The consequences hurt, but they have walked through each one of them without question. Without whining. Without excuses or blame shifting or fit throwing.

And there is a part me that knows… the lesson has been learned. Neither of my children will ever, ever, ever make a Kindle transaction without our express written consent in the future.  The lesson was learned the moment they were caught and that hand rose slowly into the air.

But there still must be discipline. There still must be consequence.  What would be learned if we covered the mistake with no price to pay? With no sacrifice?

I think of the passage of scripture that says our Father “disciplines those He loves”.  It is a good thing to have a Father who loves you enough to discipline you. To sit, as Jim did with our child, and say “I love you so much. SO MUCH. Had you just asked I would have given you an amount you could spend.
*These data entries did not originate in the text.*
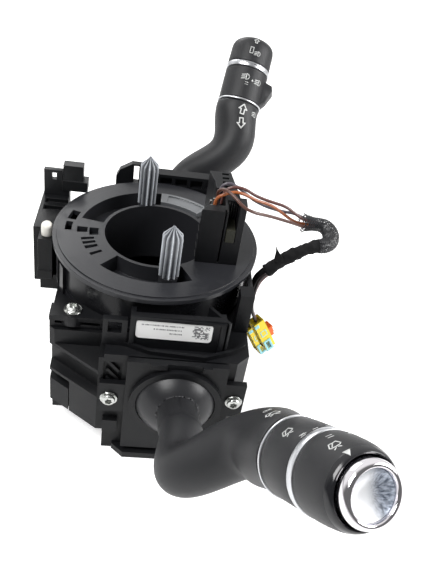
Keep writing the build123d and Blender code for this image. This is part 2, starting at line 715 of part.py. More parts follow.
with BuildPart() as connector_tower:
    prism(tower_outline, flange_top, tower_top)
    # the right bay is open to the front above the contact piece
    block((tower_split + tower_split_w, tower_right - tower_wall), (tower_front - 1, bay_back),
          (flange_top + contact_rise, tower_top + 1), Mode.SUBTRACT)
    # narrow gap between the two halves
    block((tower_split - tower_split_w, tower_split), (tower_front - 1, tower_front + 2),
          (flange_top + 1, tower_top + 1), Mode.SUBTRACT)
    # the right wall stands above the rest
    block((tower_right - tower_wall - 1, tower_right), (tower_front, tower_front + 7),
          (flange_top, flange_top + tower_wall_h))
    # pocket that the wires leave through
    block(wire_pocket_x, wire_pocket_y, (exit_z, tower_top + 1), Mode.SUBTRACT)
    # rows of contact slots in the back of the top
    for row in range(slot_rows):
        slot_y = tower_back - 3.0 - slot_pitch * row
        block((31.0, 34.6), (slot_y, slot_y + 1.6), (tower_top - pocket_d, tower_top + 1), Mode.SUBTRACT)
write(connector_tower.part, "connector_tower")

with BuildPart() as tower_contact:
    block((tower_split + tower_split_w + seat_gap, tower_right - tower_wall - 1 - seat_gap),
          (tower_front - 0.6, bay_back - seat_gap),
          (flange_top + contact_rise, flange_top + contact_rise + contact_h))
write(tower_contact.part, "tower_contact")

with BuildPart() as centring_window:
    window_outer = annulus_r - seat_gap
    window_inner = window_outer - window_w
    window_top = flange_top + window_proud
    sector(window_inner, window_outer, *window_span, trough_floor_z, window_top)
    sector(window_inner + window_frame, window_outer - window_frame, window_span[0] + 3, window_span[1] - 6,
           window_top - window_d, window_top + 1, Mode.SUBTRACT)
write(centring_window.part, "centring_window")

# ================================================================ side pod

with BuildPart() as side_pod:
    block((pod_left, pod_right), (pod_front, pod_back), (pod_bottom, pod_top))
    block((header_left + seat_gap, pod_right), (header_front + 4, pod_front),
          (pod_bottom, header_bottom - seat_gap))
    block((pod_right - 1, -housing_left), (header_front + 4, pod_back - 4), (pod_bottom, deck_z))
    # slots across the top
    for low, high in pod_slot_y:
        block((pod_left + pod_wall, pod_right + 1), (low, high), (pod_top - pod_slot_d, pod_top + 1),
              Mode.SUBTRACT)
write(side_pod.part, "side_pod")

with BuildPart() as pod_connector:
    block(hood_x, hood_y, (pod_top, pod_top + hood_h))
    block(riser_x, riser_y, (pod_top + sill_rise[0], pod_top + riser_h))
    block(sill_x, sill_y, (pod_top + sill_rise[0], pod_top + sill_rise[1]))
    block((hood_x[0], pod_right), hood_y, (pod_top, pod_top + sill_rise[1]))
    hole_x = sum(hood_x) / 2 + 0.5
    block((hole_x - hood_hole[0] / 2, hole_x + hood_hole[0] / 2), (hood_y[0] - 1, hood_y[1] + 1),
          (pod_top + hood_hole_rise - hood_hole[1] / 2, pod_top + hood_hole_rise + hood_hole[1] / 2),
          Mode.SUBTRACT)
write(pod_connector.part, "pod_connector")

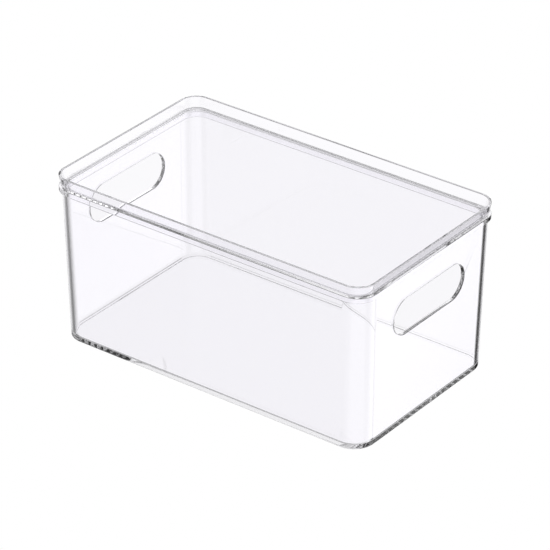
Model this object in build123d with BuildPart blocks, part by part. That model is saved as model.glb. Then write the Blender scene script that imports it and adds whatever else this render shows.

But this is unacceptable. You took more than your daddy had to give you…”

My mom cautioned me when my daughter was a toddler and my son was just a baby- ”Becky, you aren’t raising children. You are raising adults… keep that in mind”

It’s good to have a Daddy who will discipline you. It’s good to know the Father’s love. Love that is deep enough He can not be satisfied with you being anything less than mature and complete. Who is raising us up to be a people set apart, different. That loves us enough to walk us through difficult times... times that refine us and grow us.

It’s also good to know, that in the moments of our greatest triumphs and our greatest mistakes… the Father is still proud. That He never gets parental whiplash. He is never surprised by anything we do, or do not do. That when we walk in obedience, or disobedience... He loves us just the same. Just as I love my kids... when they are right and when they are wrong. Just as I have been so proud of them over this last week, of their courage and humility and integrity in the face of major consequences.

And so, tonight I can say with no wavering, with no doubt… how incredibly proud I am of my children. How blessed I am to have the opportunity to be their mommy, and how proud I am of the people they are becoming. Not because they are perfect… but because of who they are, even in the midst of major league mistakes.

And no matter what you have done... right or wrong... I can so easily hear Daddy God saying the same thing… about you.